### Provided data
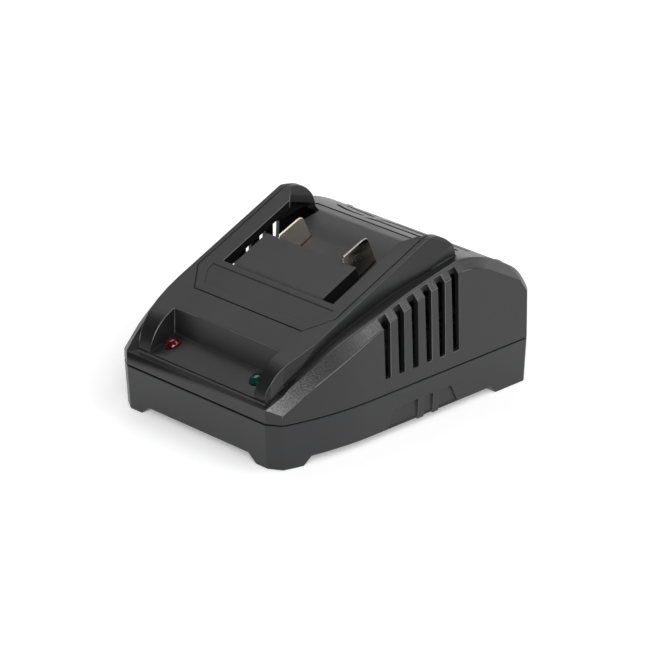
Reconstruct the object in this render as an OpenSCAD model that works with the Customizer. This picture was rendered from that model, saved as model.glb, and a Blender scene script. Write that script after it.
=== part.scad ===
/* [Body] */
// Width across the side walls at the seam
body_w = 90; // [88:0.5:92]
// Length from the front band to the rear wall
body_d = 116.6; // [116:0.1:117.5]
// Height of the seam between the two shells
seam_z = 16.3; // [15.5:0.1:17]
// Wall thickness of both shells
wall = 1.9; // [1.6:0.1:2.1]
// Inward lean of the upper side walls, mm per mm of height
upper_draft = 0.045; // [0.03:0.005:0.06]
// Inward lean of the lower walls towards the feet, mm per mm of height
lower_draft = 0.052; // [0.03:0.002:0.06]
// Radius of the gentle bow of each side wall in plan
bow_r = 108.5; // [104:0.5:114]

/* [Docking tower] */
// Slope of the deck that the pack slides along, in degrees
deck_slope = 23.1; // [22.5:0.1:23.5]
// Half width of the deck's outer edge
deck_half = 35.4; // [35:0.1:35.8]
// Half width of the opening around the terminal block
opening_half = 26.7; // [26:0.1:27.2]
// Half width between the tails of the two rails
tail_half = 31; // [30.6:0.1:31.4]
// Depth of the engraved line around the deck
line_depth = 0.4; // [0.15:0.05:0.5]
// Width of the engraved line around the deck
line_w = 0.46; // [0.25:0.01:0.6]

/* [Terminal block] */
// Half width of the terminal block
block_half = 21.8; // [20:0.1:22]
// Distance between the two contact blades
blade_pitch = 31.4; // [28:0.1:34]
// Thickness of the contact blades
blade_t = 0.8; // [0.6:0.1:1]

/* [Lamps] */
// Diameter of the lamp bodies
led_d = 5; // [4:0.5:5]
// Distance of each lamp from the centre line
led_x = 21; // [18:0.1:21.6]

/* [Side vents] */
// Number of slots in each side wall
vent_count = 6; // [3:1:6]
// Distance from one slot to the next
vent_pitch = 6.43; // [6.2:0.01:6.6]
// Front edge of the first slot
vent_y = 44.5; // [43:0.1:46]
// Slot width at its lower end
vent_w = 2.6; // [2:0.1:3]
// Height of the slots' lower ends
vent_z = 21.8; // [20:0.1:25]

/* [Hidden] */

half = body_w / 2;
bow_y = 38;
gap = 0.12;              // half of the visible joint between the two shells
floor_z = 3;             // underside between the feet
roof = 2.2;              // thickness of the upper shell's top walls
board_z = 11;
board_t = 1.6;
top_z = board_z + board_t;
led_y = 9.95;
lens_r = led_d / 2 + 0.22; // the lamps' flanged lens
function lamp_x(s) = s * led_x - 1;
inlet_z = 27;
boss = [[35.5, 14], [36, 104]];
post = [[33, 30], [33, 94]];
deck_tan = tan(deck_slope);

// outline of both shells at the seam, right half, from the front centre to the rear centre
front_half = 34.15;
chamfer = [39.4, 3.3];
rear_cut = [40.5, 112];

// shoulder, hump and rear wall seen from the side
shoulder = [[3.2, 22.6], [8.5, 27], [16, 31.7], [24.5, 36], [34, 39.8], [45, 43.2], [57, 46.7], [68, 49.4], [78, 51.3],
    [84, 52.1], [91, 50.8], [98, 48.4], [104, 45.3], [109, 42.3], [112, 40.1], [114, 37.4], [115.1, 34.2], [115.9, 30.4], [116.4, 22]];
// x + z of the 45 degree chamfer strip along the side
strip = [[0, 55.5], [3.2, 59.2], [9, 64.5], [16, 70.1], [24, 75], [33, 79.5], [43, 83.2], [55, 86.8], [68, 90], [78, 91.8],
    [84, 92.6], [91, 91.2], [98, 88.7], [104, 85.7], [109, 82.4], [112, 79.8], [114, 77.4], [115.1, 74.4], [115.9, 70.8], [116.6, 62]];
// foot of the tower in plan, right side
tower_foot = [[3.0, 31.9], [5.5, 32.9], [9, 33.9], [14, 34.8], [19, 35.3], [26, 35.5], [48, 35.5], [55, 35.7], [61, 36.2],
    [67, 36.8], [73, 37.15], [86, 37.2]];

function catmull(a, b, c, d, t) = 0.5 * (2 * b + (c - a) * t + (2 * a - 5 * b + 4 * c - d) * t * t + (3 * b - a - 3 * c + d) * t * t * t);
function smooth(p, n) = concat(
    [for (i = [0 : len(p) - 2]) for (j = [0 : n - 1]) catmull(p[max(i - 1, 0)], p[i], p[i + 1], p[min(i + 2, len(p) - 1)], j / n)],
    [p[len(p) - 1]]);
function mirrored(p) = concat(p, [for (i = [len(p) - 1 : -1 : 0]) [-p[i][0], p[i][1]]]);
function deck_z(y) = 35.6 + deck_tan * (y - 14.4);
function arc(c, r, a0, a1, n) = [for (i = [0 : n]) let (a = a0 + (a1 - a0) * i / n) [c[0] + r * cos(a), c[1] + r * sin(a)]];

// side view of the tower from the foot of its front to its rear end, lowered by d
tower_skew = 0.35;         // the tower stands this much left of the centre line
pillar_r = 17.3;
pillar_c = [13 + pillar_r * sin(deck_slope), deck_z(13) - pillar_r * cos(deck_slope)];
tail = [[70.5, deck_z(70.5)], [72.7, 60.42], [74.8, 60.85], [76.8, 60.75], [78.7, 60.25], [80.3, 59.5], [81.7, 58.6], [82.7, 57.6],
    [83.5, 56.4], [84.1, 55.1], [84.7, 53.5], [85.2, 51.8], [85.5, 50.4]];
function tower_side(d = 0) = concat([[2.9 + d, 18], [2.95 + d, 23 - d]],
    [for (i = [0 : 8]) let (a = 75 - (75 - deck_slope) * i / 8) [pillar_c[0] - (pillar_r - d) * sin(a), pillar_c[1] + (pillar_r - d) * cos(a)]],
    [for (p = smooth(tail, 2)) [p[0] - d * 0.6, p[1] - d]]);

// ---- placing helpers ----------------------------------------------------
// the drawing origin is on the front band; the part's origin is the centre of its footprint
module part() translate([0, -body_d / 2, 0]) children();
module both() { children(); mirror([1, 0, 0]) children(); }
// profile given as [y, z], drawn along X, w wide and centred
module along_x(w) translate([-w / 2, 0, 0]) rotate([90, 0, 90]) linear_extrude(w) children();
// profile given as [x, z], drawn along Y from y0 to y1
module along_y(y0, y1) translate([0, y1, 0]) rotate([90, 0, 0]) linear_extrude(y1 - y0) children();
module block(lo, hi) translate(lo) cube(hi - lo);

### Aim
Extract each line of the material exactly as it stands.

### Answer to this task
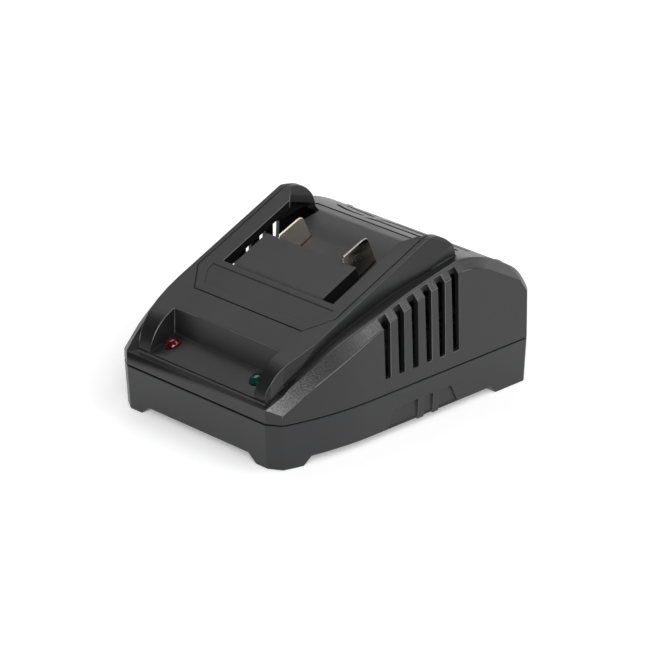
Reconstruct the object in this render as an OpenSCAD model that works with the Customizer. This picture was rendered from that model, saved as model.glb, and a Blender scene script. Write that script after it.
=== part.scad ===
/* [Body] */
// Width across the side walls at the seam
body_w = 90; // [88:0.5:92]
// Length from the front band to the rear wall
body_d = 116.6; // [116:0.1:117.5]
// Height of the seam between the two shells
seam_z = 16.3; // [15.5:0.1:17]
// Wall thickness of both shells
wall = 1.9; // [1.6:0.1:2.1]
// Inward lean of the upper side walls, mm per mm of height
upper_draft = 0.045; // [0.03:0.005:0.06]
// Inward lean of the lower walls towards the feet, mm per mm of height
lower_draft = 0.052; // [0.03:0.002:0.06]
// Radius of the gentle bow of each side wall in plan
bow_r = 108.5; // [104:0.5:114]

/* [Docking tower] */
// Slope of the deck that the pack slides along, in degrees
deck_slope = 23.1; // [22.5:0.1:23.5]
// Half width of the deck's outer edge
deck_half = 35.4; // [35:0.1:35.8]
// Half width of the opening around the terminal block
opening_half = 26.7; // [26:0.1:27.2]
// Half width between the tails of the two rails
tail_half = 31; // [30.6:0.1:31.4]
// Depth of the engraved line around the deck
line_depth = 0.4; // [0.15:0.05:0.5]
// Width of the engraved line around the deck
line_w = 0.46; // [0.25:0.01:0.6]

/* [Terminal block] */
// Half width of the terminal block
block_half = 21.8; // [20:0.1:22]
// Distance between the two contact blades
blade_pitch = 31.4; // [28:0.1:34]
// Thickness of the contact blades
blade_t = 0.8; // [0.6:0.1:1]

/* [Lamps] */
// Diameter of the lamp bodies
led_d = 5; // [4:0.5:5]
// Distance of each lamp from the centre line
led_x = 21; // [18:0.1:21.6]

/* [Side vents] */
// Number of slots in each side wall
vent_count = 6; // [3:1:6]
// Distance from one slot to the next
vent_pitch = 6.43; // [6.2:0.01:6.6]
// Front edge of the first slot
vent_y = 44.5; // [43:0.1:46]
// Slot width at its lower end
vent_w = 2.6; // [2:0.1:3]
// Height of the slots' lower ends
vent_z = 21.8; // [20:0.1:25]

/* [Hidden] */

half = body_w / 2;
bow_y = 38;
gap = 0.12;              // half of the visible joint between the two shells
floor_z = 3;             // underside between the feet
roof = 2.2;              // thickness of the upper shell's top walls
board_z = 11;
board_t = 1.6;
top_z = board_z + board_t;
led_y = 9.95;
lens_r = led_d / 2 + 0.22; // the lamps' flanged lens
function lamp_x(s) = s * led_x - 1;
inlet_z = 27;
boss = [[35.5, 14], [36, 104]];
post = [[33, 30], [33, 94]];
deck_tan = tan(deck_slope);

// outline of both shells at the seam, right half, from the front centre to the rear centre
front_half = 34.15;
chamfer = [39.4, 3.3];
rear_cut = [40.5, 112];

// shoulder, hump and rear wall seen from the side
shoulder = [[3.2, 22.6], [8.5, 27], [16, 31.7], [24.5, 36], [34, 39.8], [45, 43.2], [57, 46.7], [68, 49.4], [78, 51.3],
    [84, 52.1], [91, 50.8], [98, 48.4], [104, 45.3], [109, 42.3], [112, 40.1], [114, 37.4], [115.1, 34.2], [115.9, 30.4], [116.4, 22]];
// x + z of the 45 degree chamfer strip along the side
strip = [[0, 55.5], [3.2, 59.2], [9, 64.5], [16, 70.1], [24, 75], [33, 79.5], [43, 83.2], [55, 86.8], [68, 90], [78, 91.8],
    [84, 92.6], [91, 91.2], [98, 88.7], [104, 85.7], [109, 82.4], [112, 79.8], [114, 77.4], [115.1, 74.4], [115.9, 70.8], [116.6, 62]];
// foot of the tower in plan, right side
tower_foot = [[3.0, 31.9], [5.5, 32.9], [9, 33.9], [14, 34.8], [19, 35.3], [26, 35.5], [48, 35.5], [55, 35.7], [61, 36.2],
    [67, 36.8], [73, 37.15], [86, 37.2]];

function catmull(a, b, c, d, t) = 0.5 * (2 * b + (c - a) * t + (2 * a - 5 * b + 4 * c - d) * t * t + (3 * b - a - 3 * c + d) * t * t * t);
function smooth(p, n) = concat(
    [for (i = [0 : len(p) - 2]) for (j = [0 : n - 1]) catmull(p[max(i - 1, 0)], p[i], p[i + 1], p[min(i + 2, len(p) - 1)], j / n)],
    [p[len(p) - 1]]);
function mirrored(p) = concat(p, [for (i = [len(p) - 1 : -1 : 0]) [-p[i][0], p[i][1]]]);
function deck_z(y) = 35.6 + deck_tan * (y - 14.4);
function arc(c, r, a0, a1, n) = [for (i = [0 : n]) let (a = a0 + (a1 - a0) * i / n) [c[0] + r * cos(a), c[1] + r * sin(a)]];

// side view of the tower from the foot of its front to its rear end, lowered by d
tower_skew = 0.35;         // the tower stands this much left of the centre line
pillar_r = 17.3;
pillar_c = [13 + pillar_r * sin(deck_slope), deck_z(13) - pillar_r * cos(deck_slope)];
tail = [[70.5, deck_z(70.5)], [72.7, 60.42], [74.8, 60.85], [76.8, 60.75], [78.7, 60.25], [80.3, 59.5], [81.7, 58.6], [82.7, 57.6],
    [83.5, 56.4], [84.1, 55.1], [84.7, 53.5], [85.2, 51.8], [85.5, 50.4]];
function tower_side(d = 0) = concat([[2.9 + d, 18], [2.95 + d, 23 - d]],
    [for (i = [0 : 8]) let (a = 75 - (75 - deck_slope) * i / 8) [pillar_c[0] - (pillar_r - d) * sin(a), pillar_c[1] + (pillar_r - d) * cos(a)]],
    [for (p = smooth(tail, 2)) [p[0] - d * 0.6, p[1] - d]]);

// ---- placing helpers ----------------------------------------------------
// the drawing origin is on the front band; the part's origin is the centre of its footprint
module part() translate([0, -body_d / 2, 0]) children();
module both() { children(); mirror([1, 0, 0]) children(); }
// profile given as [y, z], drawn along X, w wide and centred
module along_x(w) translate([-w / 2, 0, 0]) rotate([90, 0, 90]) linear_extrude(w) children();
// profile given as [x, z], drawn along Y from y0 to y1
module along_y(y0, y1) translate([0, y1, 0]) rotate([90, 0, 0]) linear_extrude(y1 - y0) children();
module block(lo, hi) translate(lo) cube(hi - lo);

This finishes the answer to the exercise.